* Request:
Repeat exactly the lines of the entries below from the one with "Reconstruct the object" through the one with "port and a plug", both ends included, and nothing else.

* Material for the task:
——

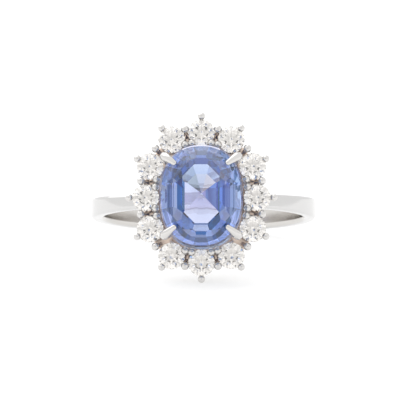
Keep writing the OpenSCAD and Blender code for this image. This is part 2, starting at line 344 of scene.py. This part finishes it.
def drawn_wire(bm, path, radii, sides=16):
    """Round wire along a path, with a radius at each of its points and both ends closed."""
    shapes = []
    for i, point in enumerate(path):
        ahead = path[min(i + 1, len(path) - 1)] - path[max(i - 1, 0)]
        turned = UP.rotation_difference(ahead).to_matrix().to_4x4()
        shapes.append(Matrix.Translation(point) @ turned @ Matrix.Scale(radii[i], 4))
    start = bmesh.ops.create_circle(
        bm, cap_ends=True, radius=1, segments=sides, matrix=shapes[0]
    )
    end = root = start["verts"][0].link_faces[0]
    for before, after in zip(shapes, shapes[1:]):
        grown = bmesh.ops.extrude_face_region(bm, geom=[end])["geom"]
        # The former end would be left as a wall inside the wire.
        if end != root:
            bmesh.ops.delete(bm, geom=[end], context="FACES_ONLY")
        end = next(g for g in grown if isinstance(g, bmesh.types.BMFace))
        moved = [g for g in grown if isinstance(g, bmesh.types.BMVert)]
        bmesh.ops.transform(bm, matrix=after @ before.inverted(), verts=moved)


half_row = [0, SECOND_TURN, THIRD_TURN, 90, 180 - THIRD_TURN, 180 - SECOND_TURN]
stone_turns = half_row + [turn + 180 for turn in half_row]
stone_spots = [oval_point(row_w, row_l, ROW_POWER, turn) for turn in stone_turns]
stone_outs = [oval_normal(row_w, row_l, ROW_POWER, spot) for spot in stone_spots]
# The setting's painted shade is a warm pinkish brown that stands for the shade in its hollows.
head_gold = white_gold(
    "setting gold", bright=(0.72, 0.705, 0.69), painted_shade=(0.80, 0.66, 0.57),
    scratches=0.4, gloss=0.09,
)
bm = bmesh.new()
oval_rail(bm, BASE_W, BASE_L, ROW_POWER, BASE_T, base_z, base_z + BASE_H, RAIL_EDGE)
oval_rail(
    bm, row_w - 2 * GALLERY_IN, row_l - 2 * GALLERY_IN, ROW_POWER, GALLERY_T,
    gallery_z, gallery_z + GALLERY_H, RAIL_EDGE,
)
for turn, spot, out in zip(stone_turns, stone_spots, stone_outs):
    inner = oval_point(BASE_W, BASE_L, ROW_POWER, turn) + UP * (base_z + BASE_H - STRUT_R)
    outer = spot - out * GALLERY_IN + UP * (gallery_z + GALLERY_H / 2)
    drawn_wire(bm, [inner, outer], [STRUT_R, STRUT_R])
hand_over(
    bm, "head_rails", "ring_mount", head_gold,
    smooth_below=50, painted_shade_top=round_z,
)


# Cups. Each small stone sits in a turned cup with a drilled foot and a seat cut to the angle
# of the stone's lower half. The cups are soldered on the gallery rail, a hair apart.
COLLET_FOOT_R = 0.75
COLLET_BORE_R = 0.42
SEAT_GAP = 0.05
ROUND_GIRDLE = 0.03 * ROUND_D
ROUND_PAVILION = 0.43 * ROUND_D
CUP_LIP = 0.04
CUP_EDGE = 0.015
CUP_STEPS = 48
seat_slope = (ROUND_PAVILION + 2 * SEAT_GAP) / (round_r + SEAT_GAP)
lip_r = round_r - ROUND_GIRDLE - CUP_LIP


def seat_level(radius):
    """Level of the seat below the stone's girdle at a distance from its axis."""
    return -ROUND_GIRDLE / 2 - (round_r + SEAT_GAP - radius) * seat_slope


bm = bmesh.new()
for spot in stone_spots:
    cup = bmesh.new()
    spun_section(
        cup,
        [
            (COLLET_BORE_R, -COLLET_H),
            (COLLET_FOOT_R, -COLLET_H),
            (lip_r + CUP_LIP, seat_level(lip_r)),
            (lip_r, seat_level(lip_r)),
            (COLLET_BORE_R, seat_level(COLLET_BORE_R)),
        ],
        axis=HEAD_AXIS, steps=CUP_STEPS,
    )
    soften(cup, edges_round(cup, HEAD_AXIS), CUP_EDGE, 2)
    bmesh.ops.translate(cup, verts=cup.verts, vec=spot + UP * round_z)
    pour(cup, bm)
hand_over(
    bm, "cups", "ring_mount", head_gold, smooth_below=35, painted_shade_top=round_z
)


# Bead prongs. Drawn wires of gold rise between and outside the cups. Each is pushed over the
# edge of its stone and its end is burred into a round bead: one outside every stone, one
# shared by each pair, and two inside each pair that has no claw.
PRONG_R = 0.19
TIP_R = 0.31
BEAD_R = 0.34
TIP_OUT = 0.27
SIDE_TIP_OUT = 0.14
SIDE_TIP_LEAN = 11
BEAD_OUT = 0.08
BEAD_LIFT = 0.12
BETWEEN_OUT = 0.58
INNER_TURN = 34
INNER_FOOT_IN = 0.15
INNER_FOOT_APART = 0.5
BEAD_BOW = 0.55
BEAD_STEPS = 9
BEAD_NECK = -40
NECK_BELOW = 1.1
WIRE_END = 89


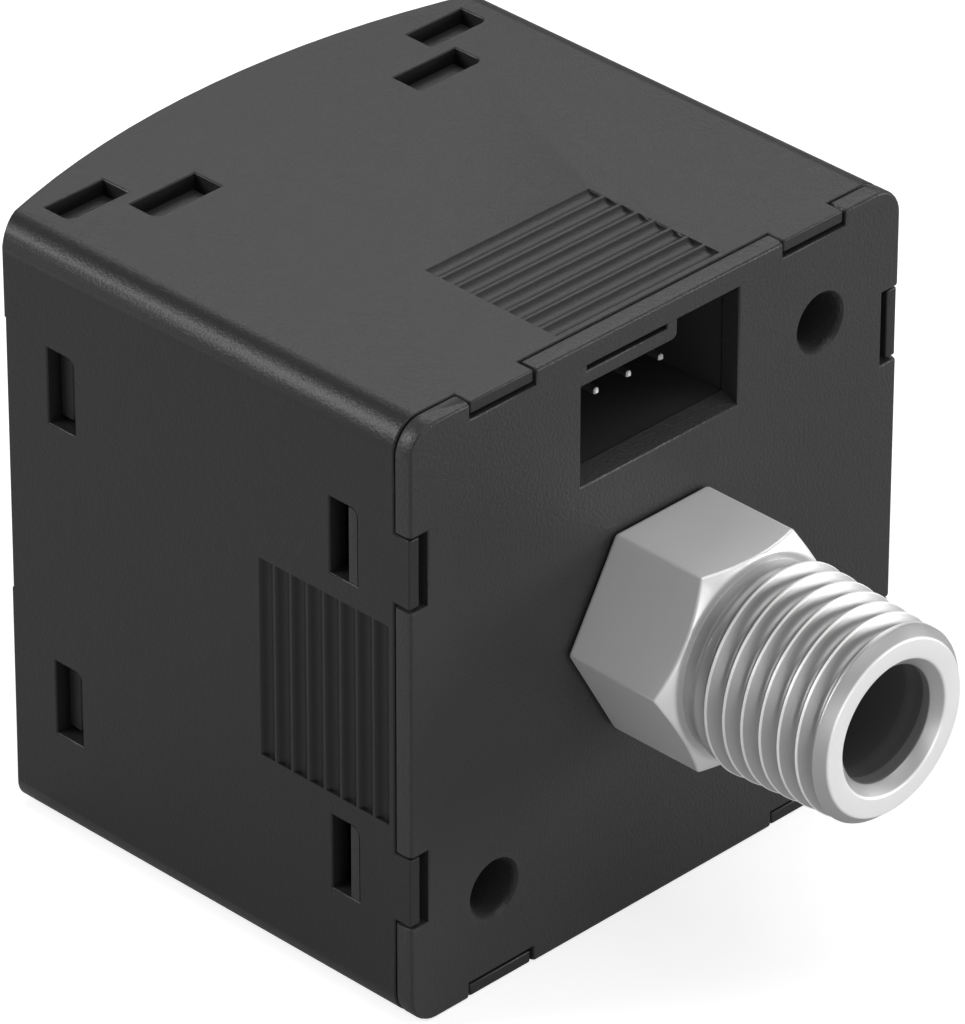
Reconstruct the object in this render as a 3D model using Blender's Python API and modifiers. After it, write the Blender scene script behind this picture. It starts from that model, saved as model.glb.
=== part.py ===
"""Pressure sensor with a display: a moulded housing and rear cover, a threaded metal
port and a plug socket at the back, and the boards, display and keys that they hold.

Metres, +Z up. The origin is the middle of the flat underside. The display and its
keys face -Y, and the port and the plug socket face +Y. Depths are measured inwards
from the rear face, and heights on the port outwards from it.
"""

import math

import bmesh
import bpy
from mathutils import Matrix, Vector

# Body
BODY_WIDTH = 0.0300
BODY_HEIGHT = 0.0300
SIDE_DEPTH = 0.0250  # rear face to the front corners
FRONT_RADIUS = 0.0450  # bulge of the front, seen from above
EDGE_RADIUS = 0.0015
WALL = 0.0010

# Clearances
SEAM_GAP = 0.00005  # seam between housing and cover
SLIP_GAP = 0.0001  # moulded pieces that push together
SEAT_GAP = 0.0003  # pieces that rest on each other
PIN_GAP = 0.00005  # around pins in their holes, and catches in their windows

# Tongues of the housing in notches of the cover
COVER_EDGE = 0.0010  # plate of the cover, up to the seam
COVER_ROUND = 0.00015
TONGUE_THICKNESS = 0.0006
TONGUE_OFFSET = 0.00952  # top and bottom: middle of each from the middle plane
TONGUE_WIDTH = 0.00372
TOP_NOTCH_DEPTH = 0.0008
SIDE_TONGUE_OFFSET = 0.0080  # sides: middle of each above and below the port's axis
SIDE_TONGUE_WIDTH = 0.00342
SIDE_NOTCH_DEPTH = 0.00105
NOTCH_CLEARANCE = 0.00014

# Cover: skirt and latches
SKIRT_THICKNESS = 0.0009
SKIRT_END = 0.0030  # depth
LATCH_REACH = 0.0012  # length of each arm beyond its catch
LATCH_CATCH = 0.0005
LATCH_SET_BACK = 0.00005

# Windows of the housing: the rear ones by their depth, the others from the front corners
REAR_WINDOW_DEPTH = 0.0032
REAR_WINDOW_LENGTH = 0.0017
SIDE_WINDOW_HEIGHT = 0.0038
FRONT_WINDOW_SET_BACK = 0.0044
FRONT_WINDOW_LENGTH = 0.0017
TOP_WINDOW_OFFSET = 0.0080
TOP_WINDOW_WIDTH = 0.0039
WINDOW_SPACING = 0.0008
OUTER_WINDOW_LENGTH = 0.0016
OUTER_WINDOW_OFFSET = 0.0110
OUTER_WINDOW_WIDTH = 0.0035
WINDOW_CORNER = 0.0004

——

* The reply:
Reconstruct the object in this render as a 3D model using Blender's Python API and modifiers. After it, write the Blender scene script behind this picture. It starts from that model, saved as model.glb.
=== part.py ===
"""Pressure sensor with a display: a moulded housing and rear cover, a threaded metal
port and a plug socket at the back, and the boards, display and keys that they hold.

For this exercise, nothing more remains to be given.